Now, we realize that we sound very much like your fussiest relative; the one who doesn’t venture outside if a cloud crosses the horizon and whose motto is “You can never be too careful.” But hear us out.

We’re the ones who daily compile the news of car crashes, assaults, drunken driving arrests and tragedies caused by the collision of Error and Bad Luck. We tend to play the “what if” game and experience teaches us to warn of danger ahead:

Children — being children — are going to start eating Halloween loot as soon as they get it Friday, running around in their costumes. Despite warnings to the contrary, they won’t look before they cross the street. Also, some of them will be out well past the time when most people have turned off their porch lights and put away the candy.
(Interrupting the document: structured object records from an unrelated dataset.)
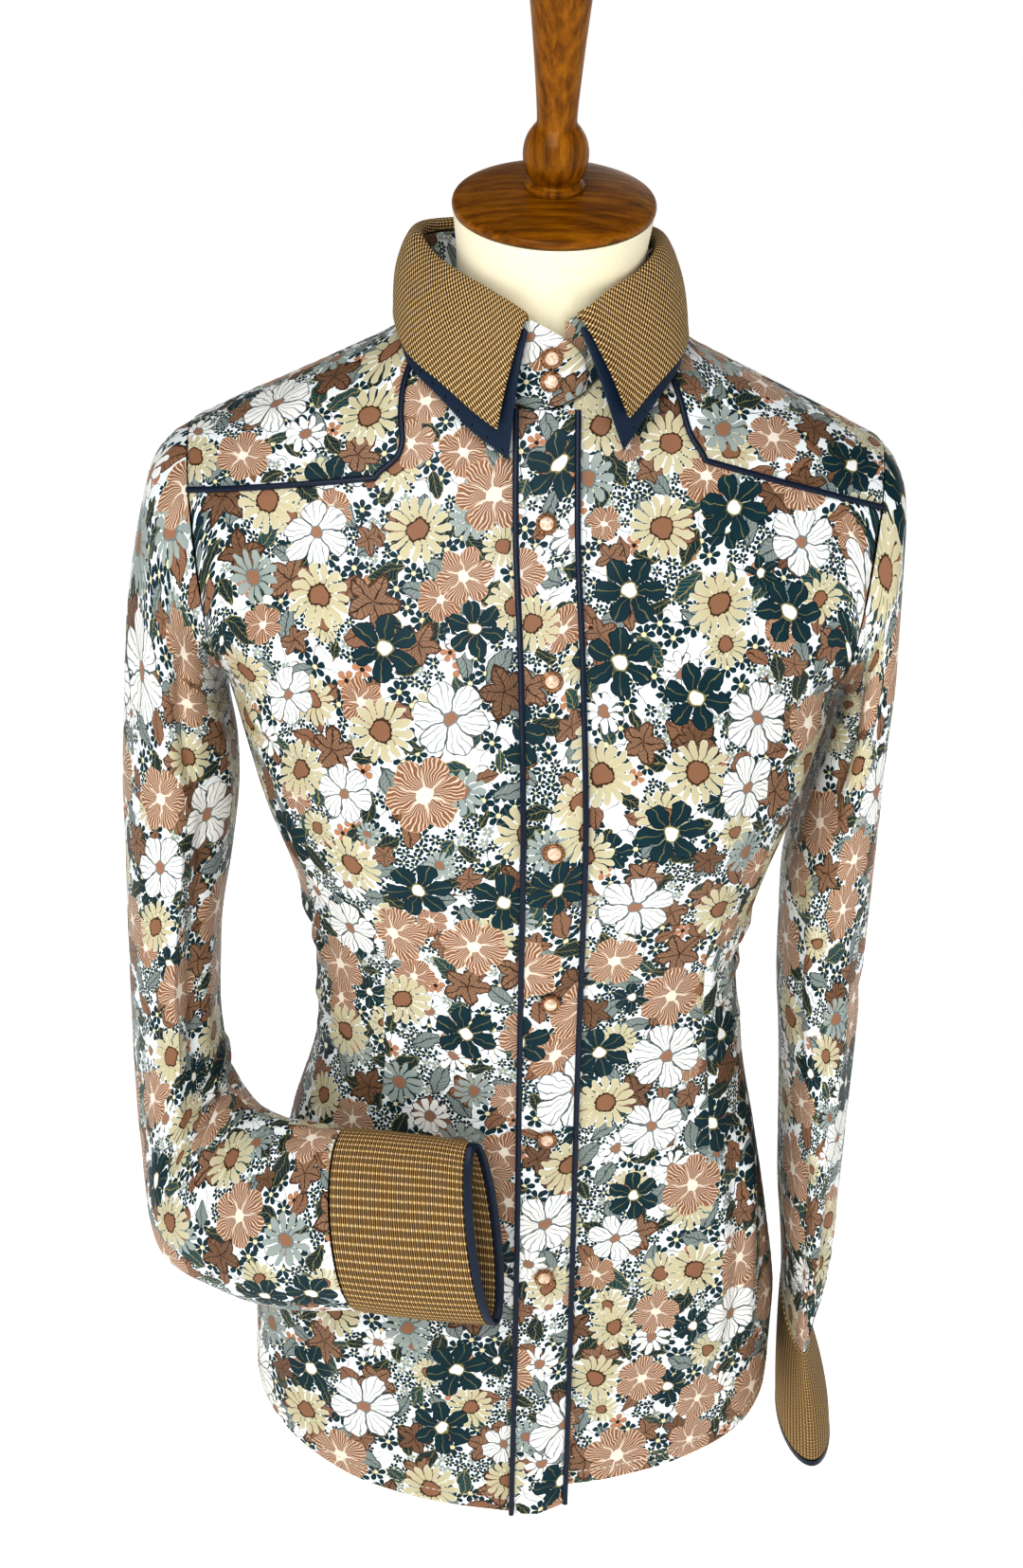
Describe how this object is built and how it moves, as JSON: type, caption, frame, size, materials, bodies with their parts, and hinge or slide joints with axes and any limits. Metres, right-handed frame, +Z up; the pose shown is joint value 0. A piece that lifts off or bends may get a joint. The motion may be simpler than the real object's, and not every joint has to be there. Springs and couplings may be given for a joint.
{
  "type": "western snap shirt on dress form",
  "caption": "Fitted long-sleeved western shirt with piped yokes and placket, check collar and cuffs and pearl snaps, worn on a limbless dress form with a turned wooden neck cap and finial.",
  "frame": {"origin": "middle of the dress form's flat underside, on the surface it stands on", "axes": "+Z up along the body, -Y the way the front faces, +X towards the wearer's left"},
  "size_m": [0.4258, 0.2401, 0.906],
  "materials": {
    "printed_satin": "satin cotton with a dense flower print on white",
    "navy_satin": "satin",
    "tan_check": "small woven check",
    "pearl": "pearlescent",
    "copper_crown": "polished copper colour",
    "jersey": "fine-ribbed jersey",
    "turned_wood": "varnished"
  },
  "bodies": {
    "root": {"back": "printed_satin", "collar": "tan_check", "collar_stand": "printed_satin", "cuff_binding_left": "navy_satin", "cuff_binding_right": "navy_satin", "cuff_left": "tan_check", "cuff_right": "tan_check", "finial": "turned_wood", "form_body": "jersey", "front_left": "printed_satin", "front_right": "printed_satin", "neck_cap": "turned_wood", "pearl_1": "pearl", "pearl_2": "pearl", "pearl_3": "pearl", "pearl_4": "pearl", "pearl_5": "pearl", "pearl_6": "pearl", "pearl_7": "pearl", "pearl_8": "pearl", "placket": "printed_satin", "placket_piping_inner": "navy_satin", "placket_piping_outer": "navy_satin", "sleeve_left": "printed_satin", "sleeve_right": "printed_satin", "snap_1": "copper_crown", "snap_2": "copper_crown", "snap_3": "copper_crown", "snap_4": "copper_crown", "snap_5": "copper_crown", "snap_6": "copper_crown", "snap_7": "copper_crown", "snap_8": "copper_crown", "undercollar": "navy_satin", "yoke_left": "printed_satin", "yoke_piping_left": "navy_satin", "yoke_piping_right": "navy_satin", "yoke_right": "printed_satin"}
  },
  "joints": []
}
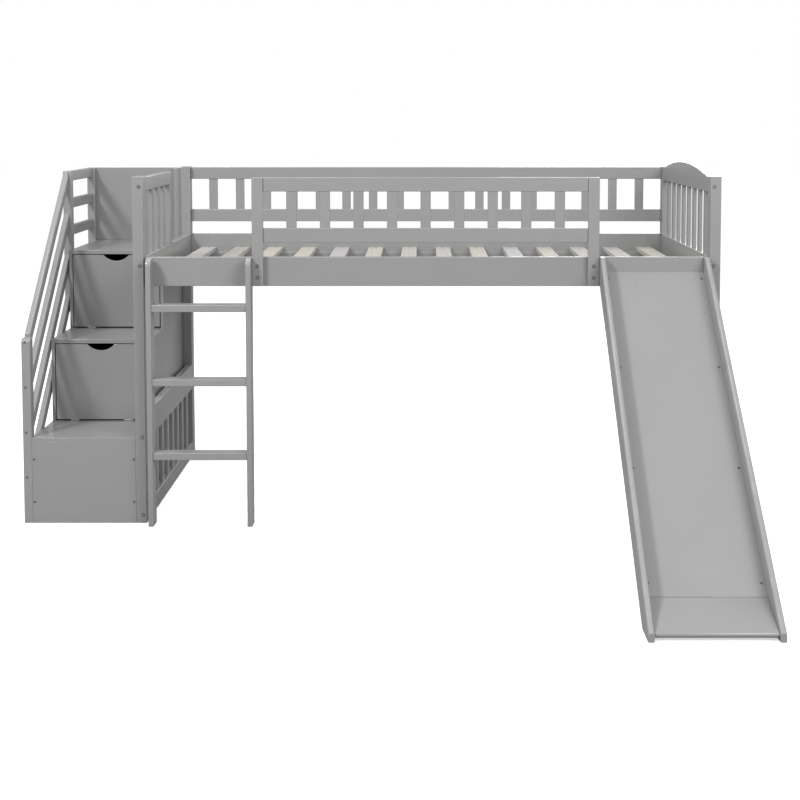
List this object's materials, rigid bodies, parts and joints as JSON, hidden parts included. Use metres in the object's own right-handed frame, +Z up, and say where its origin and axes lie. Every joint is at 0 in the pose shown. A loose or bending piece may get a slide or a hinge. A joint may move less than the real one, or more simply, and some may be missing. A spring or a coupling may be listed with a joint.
{
  "type": "loft bed",
  "caption": "Low loft bed with guard rails, storage stairs with drop-front doors, a ladder and a straight slide.",
  "frame": {"origin": "bottom centre of the whole object's box, on the floor", "axes": "+X along the bed towards the headboard, +Y from the front, where the ladder and slide are, to the rear, +Z up"},
  "size_m": [2.386, 2.221, 1.228],
  "materials": {
    "painted_wood": "satin grey paint",
    "painted_panel": "satin grey paint on board",
    "bare_wood": "planed, unpainted",
    "dark_steel": "dark zinc",
    "catch_plastic": "white moulded"
  },
  "bodies": {
    "bed_frame": {"barrel_nuts": "dark_steel", "bed_slats": "bare_wood", "centre_beam": "bare_wood", "door_catches": "catch_plastic", "fixed_hinge_leaves": "dark_steel", "frame_bolts": "dark_steel", "front_guard_lower_board": "painted_wood", "front_guard_posts": "painted_wood", "front_guard_slats": "painted_wood", "front_guard_top_board": "painted_wood", "front_left_post": "painted_wood", "front_right_post": "painted_wood", "front_side_rail": "painted_wood", "headboard_arch_rail": "painted_wood", "headboard_slats": "painted_wood", "ladder_rails": "painted_wood", "ladder_rungs": "painted_wood", "left_end_rail": "painted_wood", "left_guard_end_post": "painted_wood", "left_guard_slats": "painted_wood", "left_guard_top_rail": "painted_wood", "lower_end_foot_rails": "painted_wood", "lower_end_slats": "painted_wood", "lower_end_top_rails": "painted_wood", "rear_guard_middle_board": "painted_wood", "rear_guard_slats": "painted_wood", "rear_guard_top_board": "painted_wood", "rear_left_post": "painted_wood", "rear_right_post": "painted_wood", "rear_side_rail": "painted_wood", "right_end_rail": "painted_wood", "slat_cleats": "painted_wood", "slide_battens": "painted_wood", "slide_landing": "painted_panel", "slide_panel": "painted_panel", "slide_side_boards": "painted_wood", "slide_top_board": "painted_wood", "stair_back_panel": "painted_panel", "stair_front_panel": "painted_panel", "stair_handrails": "painted_wood", "stair_lower_sides": "painted_panel", "stair_lower_tread": "painted_panel", "stair_middle_sides": "painted_panel", "stair_middle_tread": "painted_panel", "stair_platform_back": "painted_panel", "stair_rear_left_post": "painted_wood", "stair_rear_right_post": "painted_wood", "stair_short_post": "painted_wood", "stair_side_boards": "painted_wood", "stair_tall_post": "painted_wood", "stair_upper_sides": "painted_panel", "stair_upper_tread": "painted_panel", "wood_screws": "dark_steel"},
    "lower_door": {"lower_flap_door": "painted_panel", "lower_door_hinge_leaves": "dark_steel", "lower_door_strike": "dark_steel"},
    "upper_door": {"upper_flap_door": "painted_panel", "upper_door_hinge_leaves": "dark_steel", "upper_door_strike": "dark_steel"}
  },
  "joints": [
    {"name": "lower_door_hinge", "type": "hinge", "parent": "bed_frame", "child": "lower_door", "pos_m": [-0.985, 0.33247, 0.3], "axis": [1, 0, 0], "range_deg": [0, 90]},
    {"name": "upper_door_hinge", "type": "hinge", "parent": "bed_frame", "child": "upper_door", "pos_m": [-0.985, 0.61947, 0.5975], "axis": [1, 0, 0], "range_deg": [0, 90]}
  ]
}
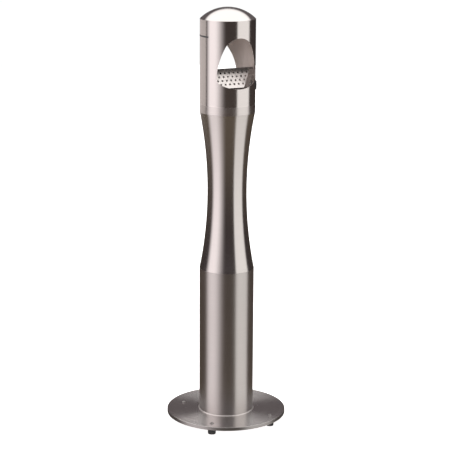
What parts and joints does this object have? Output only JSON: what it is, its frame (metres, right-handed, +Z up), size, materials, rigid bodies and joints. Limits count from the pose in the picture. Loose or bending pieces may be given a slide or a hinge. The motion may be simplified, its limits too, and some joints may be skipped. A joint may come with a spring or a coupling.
{
  "type": "ashtray bin",
  "caption": "Free-standing steel ashtray bin: round base plate, waisted post and a lift-off domed head with a mouth front and back over a perforated stub roof and a hanging liner.",
  "frame": {"origin": "floor level under the middle of the base plate, on the post's axis", "axes": "+Z up along the post, the front mouth faces -Y, +X to the right of someone facing the front mouth"},
  "size_m": [0.28, 0.28, 0.976],
  "materials": {
    "plate_steel": "brushed across",
    "tube_steel": "brushed along the tube",
    "waist_steel": "brushed round the waist",
    "collar_steel": "brushed round",
    "head_steel": "brushed along the tube",
    "dome_steel": "satin",
    "deck_steel": "satin",
    "inner_steel": "dull",
    "roof_steel": "satin",
    "weld_steel": "polished bead",
    "liner_zinc": "galvanised",
    "wire_steel": "bright wire",
    "fastener": "plated",
    "rubber": "matt black",
    "lock_black": "black",
    "lock_steel": "plated",
    "marker_black": "printed strip"
  },
  "bodies": {
    "stand": {"base_plate": "plate_steel", "foot_front_left": "rubber", "foot_front_right": "rubber", "foot_rear_left": "rubber", "foot_rear_right": "rubber", "foot_screws": "fastener", "foot_washers": "fastener", "foot_nuts": "fastener", "foot_ring": "weld_steel", "lower_tube": "tube_steel", "waist_shell": "waist_steel", "top_collar": "collar_steel", "deck_ring": "deck_steel", "spigot": "inner_steel", "chute_ring": "inner_steel", "catch_bracket": "fastener", "catch_rivets": "fastener"},
    "head": {"head_tube": "head_steel", "dome_cap": "dome_steel", "stub_roof": "roof_steel", "roof_bracket_left": "inner_steel", "roof_bracket_right": "inner_steel", "roof_rivets": "fastener", "lock_housing": "lock_black", "lock_spacer": "rubber", "lock_nut": "fastener", "marker_strip": "marker_black"},
    "lock": {"lock_barrel": "lock_steel", "lock_cam": "fastener", "cam_screw": "fastener"},
    "liner": {"liner_can": "liner_zinc", "liner_base": "liner_zinc", "liner_rim": "liner_zinc", "bail_ears": "liner_zinc"},
    "bail": {"bail_handle": "wire_steel"}
  },
  "joints": [
    {"name": "head_lift", "type": "slide", "parent": "stand", "child": "head", "axis": [0, 0, 1], "range_m": [0, 0.75]},
    {"name": "lock_turn", "type": "hinge", "parent": "head", "child": "lock", "pos_m": [0.05607, -0.02981, 0.8], "axis": [0.8829, -0.4695, 0], "range_deg": [0, 90]},
    {"name": "liner_lift", "type": "slide", "parent": "stand", "child": "liner", "axis": [0, 0, 1], "range_m": [0, 0.38]},
    {"name": "bail_swing", "type": "hinge", "parent": "liner", "child": "bail", "pos_m": [0, 0, 0.7675], "axis": [1, 0, 0], "range_deg": [0, 180]}
  ],
  "couplings": [
    {"joint": "liner_lift", "follows": "head_lift", "ratio": 0.5}
  ]
}
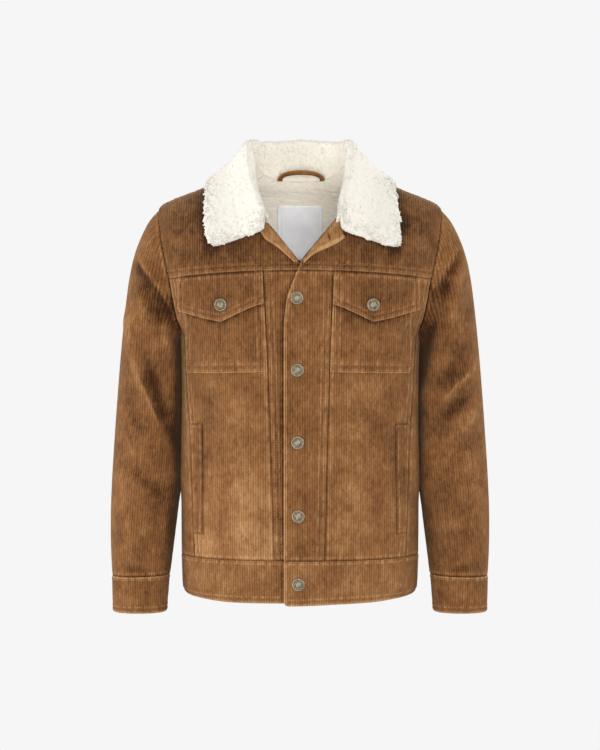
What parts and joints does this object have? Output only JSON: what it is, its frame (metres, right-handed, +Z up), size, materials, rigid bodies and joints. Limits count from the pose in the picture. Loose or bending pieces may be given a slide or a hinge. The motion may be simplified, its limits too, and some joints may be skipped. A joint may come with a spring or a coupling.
{
  "type": "corduroy jacket",
  "caption": "Boxy brown corduroy jacket with a turned-down sherpa collar, buttoned front, flap chest pockets, hand pockets, waistband and cuffs, filled out as worn.",
  "frame": {"origin": "middle of the neck, level with the points where the shoulder seams meet the collar, where a wearer carries the jacket", "axes": "+Z up along the wearer's spine, -Y forward through the buttoned front, +X to the wearer's left"},
  "size_m": [0.505, 0.2135, 0.6297],
  "materials": {
    "corduroy": "ribbed cotton corduroy",
    "sherpa": "curly cream pile",
    "metal": "aged nickel plate",
    "label": "satin weave"
  },
  "bodies": {
    "root": {"front_centre_left": "corduroy", "front_side_left": "corduroy", "front_yoke_left": "corduroy", "side_panel_left": "corduroy", "sleeve_left": "corduroy", "under_sleeve_left": "corduroy", "cuff_left": "corduroy", "lapel_left": "corduroy", "chest_pocket_left": "corduroy", "pocket_flap_left": "corduroy", "pocket_welt_left": "corduroy", "flap_button_left": "metal", "front_centre_right": "corduroy", "front_side_right": "corduroy", "front_yoke_right": "corduroy", "side_panel_right": "corduroy", "sleeve_right": "corduroy", "under_sleeve_right": "corduroy", "cuff_right": "corduroy", "lapel_right": "corduroy", "chest_pocket_right": "corduroy", "pocket_flap_right": "corduroy", "pocket_welt_right": "corduroy", "flap_button_right": "metal", "back_panel": "corduroy", "back_yoke": "corduroy", "waistband": "corduroy", "hanging_loop": "corduroy", "collar": "sherpa", "back_lining": "sherpa", "neck_label": "label", "front_button_1": "metal", "front_button_2": "metal", "front_button_3": "metal", "front_button_4": "metal", "front_button_5": "metal"}
  },
  "joints": []
}
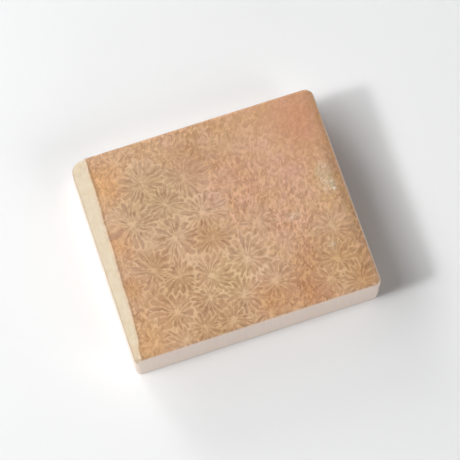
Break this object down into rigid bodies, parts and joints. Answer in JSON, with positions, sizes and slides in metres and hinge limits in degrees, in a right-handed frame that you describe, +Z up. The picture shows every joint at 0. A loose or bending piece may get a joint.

Oregon State Police have parked a very fancy 36-foot recreational vehicle at the corner of Fourth Street and Harrison Boulevard. It’s fully equipped to make the processing of drunken-driving arrests faster.

Don’t find out what that thing looks like inside. It will be there until after the exodus following Saturday’s football game. Designate a driver if you plan to drink. That simple act could save — at the very least — your money, job and good name.

Take care on the road. Not only are slick highways likely, but Sunday’s switch to Standard Time can be a shock to the system. But the switch also offers a good excuse to enjoy a pre-winter’s nap in the afternoon. Consider it a reward for testing your smoke alarm and installing a fresh battery.